Let’s start with Bush’s minimizing the need for money. Here’s how the White House responded to Senator Kennedy’s radio address:

"'We've seen in the past [that] money is not the answer,'" said spokeswoman Anne Womack. "'Most importantly, meaningful reform is being enacted to ensure that every child has the access to a top-rate education.'"

The Bush White House even denied imposing unfunded mandates, asserting that the states have the (obviously unrealistic) option of not taking the money at all.

As for Bush education budget lies, they started even before NCLB was enacted. An April 2001 analysis by the independent Center on Budget and Policy Priorities concluded that under the President’s 2002 budget, “education funding would grow 5.3 Percent” and that “the claimed 11.5 percent increase is a distortion.

More recently, David Corn deconstructed a Bush whopper made in a prepared speech in a Tennessee Elementary School on September 8, 2003:

September is back-to-school time, and Bush hit the road to promote his education policies. During a speech at a Nashville elementary school, he hailed his education record by noting that "the budget for next year boosts funding for elementary and secondary education to $53.1 billion. That's a 26-percent increase since I took office. In other words, we understand that resources need to flow to help solve the problems." A few things were untrue in these remarks. Bush's proposed elementary and secondary education budget for next year is $34.9 billion, not $53.1 billion, according to his own Department of Education. It's his total proposed education budget that is $53.1 billion. More importantly, there is no next-year "boost" in this budget. Elementary and secondary education received $35.8 billion in 2003. Bush's 2004 budget cuts that back nearly a billion dollars, and the overall education spending in his budget is the same as the 2003 level.

Bush lied in Jacksonville, Florida too:

“We've got a brand new reading initiative where we will have spent, since the No Child Left Behind Act was passed, $1.2 billion for reading instruction. By the way, we're trying to promote curriculum which actually works. We want to make sure if we spend money on reading that children learn to read. We want to make sure as we spend money on reading, teachers know how to teach that which works...”

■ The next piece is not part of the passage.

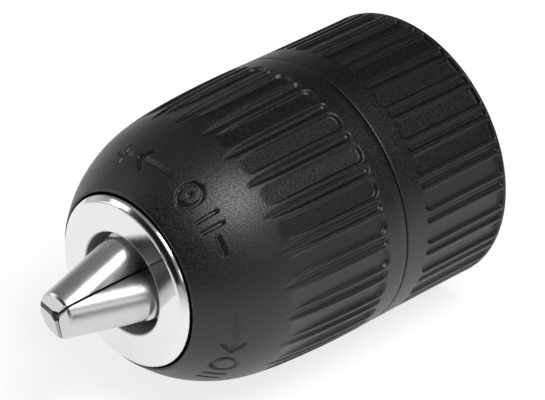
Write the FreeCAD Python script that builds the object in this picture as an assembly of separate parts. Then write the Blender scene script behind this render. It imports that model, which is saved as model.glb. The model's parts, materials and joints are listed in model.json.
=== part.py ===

That statement runs counter to the teacher training and other cuts pointed out in Senator Dodd’s column, Bush’s Even Start literacy program cuts, his proposal to de-federalize Head Start, and the fact that states have been lowering their education standards in order to avoid NCLB sanctions.

In his Jacksonville speech, Bush also touted low-income tutoring and parental options to transfer their children away from failing schools. But there is a “lack of resources for students eligible to transfer out of a failing school.” Moreover, Bush shortchanged Title I funding, the primary program for economically disadvantaged students, with a budget request that “falls 33% short of what Congress considers full funding under the law.” This means that “more than half of all poor children eligible for additional instruction and intensive services will be left out.”

In Jacksonville Bush defined a “hopeful America” as a place “where children say, you know, I'm going to get an education early and I'm going to go to college.” But as Senator Dodd observed:

“…the president's budget cuts would cause hundreds of thousands of potential college students to lose financial assistance. And the president even proposed putting college out of the reach of even more middle-class and low-income students by increasing the interest on their student loans by thousands of dollars.”

An October 21, 2003 New York Times Editorial entitled Bait-and-Switch on Public Education condemned “the Bush administration's mishandling of education policy generally, and especially its decision to withhold more than $6 billion from the landmark No Child Left Behind Act, the supposed centerpiece of the administration's domestic policy.” The editorial concluded with these words:

“The Bush administration wanted to trumpet No Child Left Behind, then fail to pay for it — without the voters taking notice. But Americans, who value education, can tell a bait-and-switch when they see one. If this issue comes back to bite the G.O.P. in the next election, the party will have only itself to blame.”